Problem requirements - Repeat precisely, and only, the lines between the line containing "for corner in" and the end of the listing below, both ends included.

Supplied material -
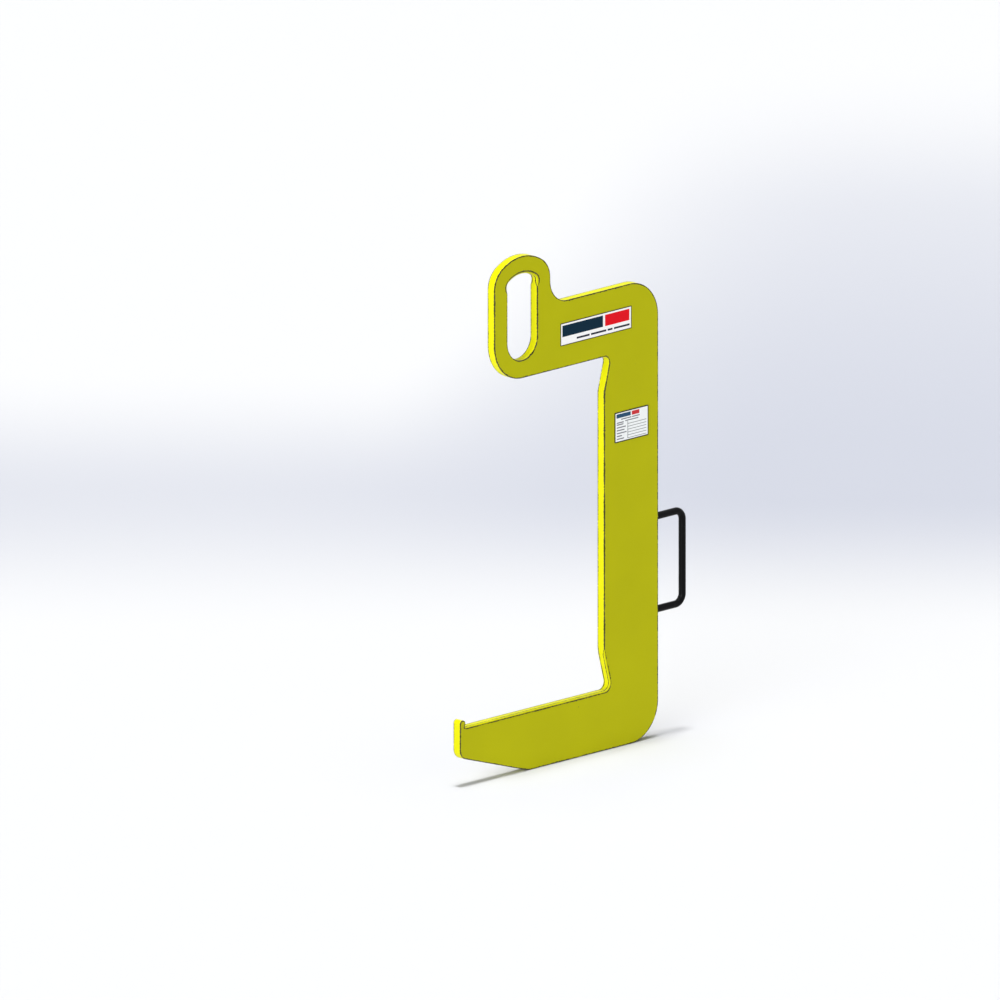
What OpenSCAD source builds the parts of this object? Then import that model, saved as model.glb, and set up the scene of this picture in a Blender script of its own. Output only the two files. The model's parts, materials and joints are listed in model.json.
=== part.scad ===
// Coil hook: a C-shaped lifting hook cut from one steel plate. It hangs by its eye from a crane hook, its
// prong goes into the bore of a coil, and a bent bar on its back edge is the hand hold that guides it.
// X runs from the tip of the prong to the handle, Y through the plate, and Z up. The origin is the point on
// the plate's middle plane where the crane hook bears in the top of the eye. The front face is at -Y.

/* [Plate] */
// Thickness of the plate that the hook is cut from
plate_t = 20; // [18:1:40]
// Radius of the two outer corners of the spine
outer_r = 80; // [30:1:100]

/* [Eye] */
// Width of the slot in the eye
eye_w = 86; // [70:1:110]
// Height of the slot from its lowest point to the bearing point
eye_h = 182; // [165:1:240]
// Radius of the wide arc that the crane hook bears on
eye_crown_r = 67.5; // [58:0.5:90]
// Radius of the two corners beside the wide arc
eye_corner_r = 13; // [8:0.5:24]
// Width of the plate left all round the slot
eye_wall = 37.5; // [32:0.5:50]
// Radius of the rounded edges at the top of the slot
eye_edge_r = 5; // [2:0.5:6]
// Radius in which those rounded edges run out on the sides of the slot
eye_runout_r = 17; // [10:1:30]

/* [Upper arm] */
// Height of the upper arm
upper_h = 140; // [110:1:145]
// Distance from the middle of the eye to the inner edge of the spine
eye_to_spine = 236; // [210:1:400]
// Radius of the inner curve between the eye and the top edge of the upper arm
neck_r = 50; // [20:1:50]

/* [Throat] */
// Clear height between the two arms
throat_h = 705; // [560:5:1200]
// Height of the slanted relief at each inner corner
relief_h = 76; // [50:1:100]
// Depth to which each relief cuts into the spine
relief_d = 20; // [10:1:30]
// Radius of each inner corner
relief_r = 15; // [8:1:24]

/* [Spine] */
// Width of the spine
spine_w = 155; // [120:1:240]

/* [Prong] */
// Length of the prong from the inner edge of the spine to the stop at its tip
prong_l = 400; // [300:5:700]
// Height of the prong
prong_h = 125; // [105:1:200]
// Radius of the rounded edges that the coil lies on
prong_edge_r = 3.5; // [1:0.5:6]
// Length of the stop at the tip
stop_l = 15; // [10:1:30]
// Height of the stop above the prong
stop_h = 15; // [15:1:40]
// Length of the slope under the tip
slope_l = 195; // [120:1:260]
// Height that the slope gains up to the tip
slope_h = 62; // [30:1:75]
// Radius of the lower corner of the tip
tip_r = 22; // [8:1:24]

/* [Handle] */
// Diameter of the bar
bar_d = 15; // [10:0.5:16]
// Distance between the middles of the two legs
handle_span = 196; // [120:1:240]
// Distance from the back edge of the spine to the middle of the grip
handle_reach = 79; // [60:1:120]
// Radius of the bends at the middle of the bar
bend_r = 20; // [15:1:40]
// Height of the middle of the handle above the underside of the prong
handle_up = 364.5; // [300:0.5:420]
// Size of the fillet weld round each leg
weld_leg = 2.5; // [1:0.25:2.5]

/* [Name label] */
// Width of the name label
name_w = 205; // [120:1:215]
// Height of the name label
name_h = 48; // [30:1:70]
// Thickness of the name label
name_t = 0.4; // [0.2:0.1:1]
// Distance from the back edge of the spine to the name label
name_inset = 77; // [50:1:90]
// Radius of the corners of the name label
name_r = 1.5; // [0.5:0.5:6]

/* [Rating plate] */
// Width of the rating plate
rating_w = 97; // [60:1:110]
// Height of the rating plate
rating_h = 64; // [40:1:100]
// Thickness of the rating plate
rating_t = 0.8; // [0.5:0.1:2]
// Distance from the underside of the upper arm down to the rating plate
rating_drop = 124; // [105:1:180]
// Radius of the corners of the rating plate
rating_r = 2.5; // [0.5:0.5:6]

/* [Hidden] */
$fn = 96;
// How far a cut runs past the surface that it opens
over = 1;
// How far a straight cut stays short of the arc that it runs on from, so that their surfaces cross
hair = 0.001;
// How far the cut that rounds an arc turns on past the arc's end, in degrees
lap = 5;
// How far behind the root of a weld its rounded face is centred, as a share of its leg
weld_bulge = 0.5;

// Slot of the eye
slot_r = eye_w / 2;
slot_low_z = slot_r - eye_h;
corner_x = slot_r - eye_corner_r;
crown_half = asin(corner_x / (eye_crown_r - eye_corner_r));
shoulder_z = (eye_crown_r - eye_corner_r) * cos(crown_half) - eye_crown_r;
runout_angle = acos(eye_runout_r / (eye_runout_r + eye_edge_r + over));

// Upper arm and spine
boss_r = slot_r + eye_wall;
upper_under_z = -eye_h - eye_wall;
upper_top_z = upper_under_z + upper_h;
neck_used_r = min(neck_r, shoulder_z - upper_top_z);
spine_x = eye_to_spine;
spine_back_x = spine_x + spine_w;

// Inner corners of the throat, with the middle of their arcs at inner_x
throat_z = upper_under_z - throat_h / 2;
relief_angle = atan(relief_d / relief_h);
relief_l = norm([relief_d, relief_h]);
inner_run = relief_r / tan(45 - relief_angle / 2);
inner_x = spine_x + relief_d - inner_run;

// Prong
prong_top_z = upper_under_z - throat_h;
prong_under_z = prong_top_z - prong_h;
stop_x = spine_x - prong_l;
tip_x = stop_x - stop_l;
stop_r = stop_l / 2;
stop_round_z = prong_top_z + stop_h - stop_r;
slope_angle = atan(slope_h / slope_l);
slope_length = norm([slope_l, slope_h]);
edge_runout = (prong_edge_r + over) / sin(relief_angle);

// Handle on the back edge of the spine
handle_z = prong_under_z + handle_up;
leg_l = handle_reach - bend_r;
weld_used = min(weld_leg, (plate_t - bar_d) / 2);

// A step of a given length in the direction of an angle
function along(angle, length) = length * [cos(angle), sin(angle)];
// An arc of radius r that touches two edges, which leave a corner at the angles a and b: the distance from
// the corner to the touching points, and the centre of the arc seen from the corner
function corner_run(a, b, r) = r / tan((b - a) / 2);
function corner_centre(a, b, r) = along((a + b) / 2, r / sin((b - a) / 2));

// Sliver between a corner and the arc that rounds it, which fills an inner corner and is cut from an outer
// one. It is drawn round the centre of the arc, and reaches a little past the corner.
module corner(a, b, r) {
    run = corner_run(a, b, r);
    to_corner = -corner_centre(a, b, r);
    difference() {
        polygon([
            to_corner - along((a + b) / 2, over), to_corner + along(a, run), [0, 0], to_corner + along(b, run)
        ]);
        circle(r);
    }
}

// Gives each flat child the same thickness, half to each side of the plate's middle plane
module thick(t) {
    for (i = [0 : $children - 1]) linear_extrude(t, center = true) children(i);
}

// Slice of a disc, centred on the upward direction
module slice(r, half_angle) {
    reach = 2 * r / cos(half_angle);
    intersection() {
        circle(r);
        polygon([[0, 0], along(90 - half_angle, reach), along(90 + half_angle, reach)]);
    }
}

// Slot of the eye, widened evenly all round by grow: a round lower end, straight sides, and an arch of three
// arcs that run into each other
module eye_shape(grow, t) {
    half_w = slot_r + grow;
    thick(t) {
        translate([0, slot_low_z]) circle(half_w);
        translate([-half_w, slot_low_z]) square([2 * half_w, shoulder_z - slot_low_z]);
        translate([-corner_x, shoulder_z]) circle(eye_corner_r + grow);
        translate([corner_x, shoulder_z]) circle(eye_corner_r + grow);
        translate([0, -eye_crown_r]) slice(eye_crown_r + grow, crown_half);
    }
}

// Upper arm, spine and prong with square ends and corners. The spine is still too wide on its inner side.
module c_shape() {
    rough_x = spine_x - 2 * relief_r;
    polygon([
        [0, upper_top_z], [spine_back_x, upper_top_z], [spine_back_x, prong_under_z], [tip_x, prong_under_z],
        [tip_x, stop_round_z], [stop_x, stop_round_z], [stop_x, prong_top_z], [rough_x, prong_top_z],
        [rough_x, upper_under_z], [0, upper_under_z]
    ]);
}

// Puts children at the centre of the arc in an inner corner of the throat: the upper one at end 0 and the
// lower one, upside down, at end 1
module at_inner_corner(end) {
    translate([inner_x, throat_z]) mirror([0, end, 0]) translate([0, throat_h / 2 - relief_r]) children();
}

// Cuts the spine to its inner edge, with a slanted relief and a round corner at each end
module inner_edge() {
    width = 2 * relief_r + over;
    translate([spine_x - width, throat_z - throat_h / 2 + relief_r]) square([width, throat_h - 2 * relief_r]);
    for (end = [0, 1]) at_inner_corner(end) {
        circle(relief_r);
        translate([spine_x - inner_x - width, -relief_r]) square([inner_x - spine_x + width, 2 * relief_r]);
        rotate(-relief_angle) translate([0, -relief_l]) square([relief_r - hair, relief_l]);
    }
}

// Cuts the slope under the prong and rounds the lower corner of the tip
module slope() {
    depth = slope_h + over;
    translate([tip_x, prong_under_z + slope_h] + corner_centre(-slope_angle, 90, tip_r)) {
        corner(-slope_angle, 90, tip_r);
        rotate(-slope_angle) translate([-2 * tip_r, hair - tip_r - depth])
            square([slope_length + 2 * tip_r, depth]);
    }
}

// Plate as it is cut out, with all its edges square
module plate_blank() {
    difference() {
        union() {
            eye_shape(eye_wall, plate_t);
            thick(plate_t) {
                c_shape();
                translate([stop_x - stop_r, stop_round_z]) circle(stop_r);
                translate([boss_r, upper_top_z] + neck_used_r * [1, 1]) corner(0, 90, neck_used_r);
            }
        }
        eye_shape(0, plate_t + 2 * over);
        thick(plate_t + 2 * over) {
            translate([spine_back_x, upper_top_z] - outer_r * [1, 1]) corner(180, 270, outer_r);
            translate([spine_back_x, prong_under_z] + outer_r * [-1, 1]) corner(90, 180, outer_r);
            inner_edge();
            slope();
        }
    }
}

// Section of the cut that rounds an edge: x runs into the plate from the edge and y is the height above the
// plate's middle plane
module edge_section(r) {
    difference() {
        translate([-over, plate_t / 2 - r]) square(r + over);
        translate([r, plate_t / 2 - r]) circle(r);
    }
}

// Rounds the edge of an arc. The plate lies outside the arc.
module round_arc(arc_r, start, angle, r) {
    rotate_extrude(start = start, angle = angle) translate([arc_r, 0]) edge_section(r);
}

// Rounds a straight edge that runs down from the origin. The plate lies on the side of +X.
module round_straight(length, r) {
    rotate([90, 0, 0]) linear_extrude(length) edge_section(r);
}

// Rounded edge at the top of the slot, which runs out on the slot's sides. The tighter of two arcs that run
// into each other turns on past their common point, where it leaves the plate untouched.
module eye_edge() {
    translate([0, -eye_crown_r]) round_arc(eye_crown_r, 90 - crown_half, 2 * crown_half, eye_edge_r);
    for (side = [0, 1]) mirror([side, 0, 0]) {
        translate([corner_x, shoulder_z]) round_arc(eye_corner_r, -lap, 90 - crown_half + 2 * lap, eye_edge_r);
        translate([slot_r - eye_runout_r, shoulder_z])
            round_arc(eye_runout_r, -runout_angle, runout_angle, eye_edge_r);
    }
}

// Rounded edge along the top of the prong, round the inner corner and up the relief, past whose end it runs
// out on the spine
module prong_edge() {
    at_inner_corner(1) {
        translate([stop_x - inner_x, relief_r]) rotate(90) round_straight(inner_x - stop_x, prong_edge_r);
        round_arc(relief_r, -relief_angle - lap, 90 + relief_angle + 2 * lap, prong_edge_r);
        rotate(-relief_angle) translate([relief_r - hair, 0])
            round_straight(relief_l - inner_run + edge_runout, prong_edge_r);
    }
}

module hook_plate() {
    color("yellow") rotate([90, 0, 0]) difference() {
        plate_blank();
        for (face = [0, 1]) mirror([0, 0, face]) {
            eye_edge();
            prong_edge();
        }
    }
}

// Round bar bent twice, with both ends on the back edge of the spine
module handle() {
    color("black") translate([spine_back_x, 0, handle_z]) rotate([90, 0, 0]) {
        for (side = [0, 1]) mirror([0, side, 0]) {
            translate([0, handle_span / 2, 0]) rotate([0, 90, 0]) cylinder(d = bar_d, h = leg_l);
            translate([leg_l, handle_span / 2 - bend_r, 0])
                rotate_extrude(angle = 90) translate([bend_r, 0]) circle(d = bar_d);
        }
        translate([handle_reach, 0, 0])
            rotate([90, 0, 0]) cylinder(d = bar_d, h = handle_span - 2 * bend_r, center = true);
    }
}

// Fillet weld round the root of one leg, with a slightly bulging face
module handle_weld(side) {
    face_r = weld_used * norm([1 + weld_bulge, weld_bulge]);
    color("black") translate([spine_back_x, 0, handle_z + side * handle_span / 2])
        rotate([0, 90, 0]) rotate_extrude() translate([bar_d / 2, 0]) intersection() {
            square(weld_used);
            translate(-weld_used * weld_bulge * [1, 1]) circle(face_r);
        }
}

module handle_weld_upper() { handle_weld(1); }

module handle_weld_lower() { handle_weld(-1); }

// Flat sheet with rounded corners, bonded to the front face of the plate with its middle at x and z
module front_sheet(x, z, w, h, t, r) {
    translate([x, -plate_t / 2, z]) rotate([90, 0, 0]) linear_extrude(t) difference() {
        square([w, h], center = true);
        for (side = [0, 1], end = [0, 1]) mirror([side, 0]) mirror([0, end])
            translate([w, h] / 2 - [r, r]) corner(180, 270, r);
    }
}

// Printed film in the middle of the upper arm's height
module name_label() {
    x = spine_back_x - name_inset - name_w / 2;
    color("white") front_sheet(x, upper_under_z + upper_h / 2, name_w, name_h, name_t, name_r);
}

// Printed metal plate in the middle of the spine's width
module rating_plate() {
    z = upper_under_z - rating_drop - rating_h / 2;
    color("gainsboro") front_sheet(spine_x + spine_w / 2, z, rating_w, rating_h, rating_t, rating_r);
}

hook_plate();
handle();
handle_weld_upper();
handle_weld_lower();
name_label();
rating_plate();
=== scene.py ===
import json
import math

import bmesh
import bpy
from mathutils import Matrix, Vector


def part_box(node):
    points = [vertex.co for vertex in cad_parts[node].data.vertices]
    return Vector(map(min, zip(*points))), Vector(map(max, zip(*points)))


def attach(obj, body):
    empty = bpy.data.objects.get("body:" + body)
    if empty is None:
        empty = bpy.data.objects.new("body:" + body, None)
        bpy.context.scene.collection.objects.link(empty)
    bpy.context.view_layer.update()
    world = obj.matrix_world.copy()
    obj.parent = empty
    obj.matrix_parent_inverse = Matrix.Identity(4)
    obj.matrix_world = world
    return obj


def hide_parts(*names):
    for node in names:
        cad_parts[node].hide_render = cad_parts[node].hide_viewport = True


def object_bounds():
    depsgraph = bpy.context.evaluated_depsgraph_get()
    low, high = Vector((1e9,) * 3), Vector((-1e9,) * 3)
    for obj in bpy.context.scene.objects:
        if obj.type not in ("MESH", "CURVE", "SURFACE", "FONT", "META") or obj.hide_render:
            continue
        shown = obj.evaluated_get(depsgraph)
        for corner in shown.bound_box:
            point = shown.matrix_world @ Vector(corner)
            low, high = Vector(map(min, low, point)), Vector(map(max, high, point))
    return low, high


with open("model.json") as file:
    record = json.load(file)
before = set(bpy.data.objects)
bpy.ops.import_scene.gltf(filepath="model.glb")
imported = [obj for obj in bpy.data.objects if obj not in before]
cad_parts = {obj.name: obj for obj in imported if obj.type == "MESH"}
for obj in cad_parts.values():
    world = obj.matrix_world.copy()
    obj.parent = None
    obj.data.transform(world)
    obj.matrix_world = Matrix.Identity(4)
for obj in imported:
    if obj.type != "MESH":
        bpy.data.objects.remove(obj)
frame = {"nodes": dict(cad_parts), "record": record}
cad_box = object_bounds()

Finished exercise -
        for corner in shown.bound_box:
            point = shown.matrix_world @ Vector(corner)
            low, high = Vector(map(min, low, point)), Vector(map(max, high, point))
    return low, high


with open("model.json") as file:
    record = json.load(file)
before = set(bpy.data.objects)
bpy.ops.import_scene.gltf(filepath="model.glb")
imported = [obj for obj in bpy.data.objects if obj not in before]
cad_parts = {obj.name: obj for obj in imported if obj.type == "MESH"}
for obj in cad_parts.values():
    world = obj.matrix_world.copy()
    obj.parent = None
    obj.data.transform(world)
    obj.matrix_world = Matrix.Identity(4)
for obj in imported:
    if obj.type != "MESH":
        bpy.data.objects.remove(obj)
frame = {"nodes": dict(cad_parts), "record": record}
cad_box = object_bounds()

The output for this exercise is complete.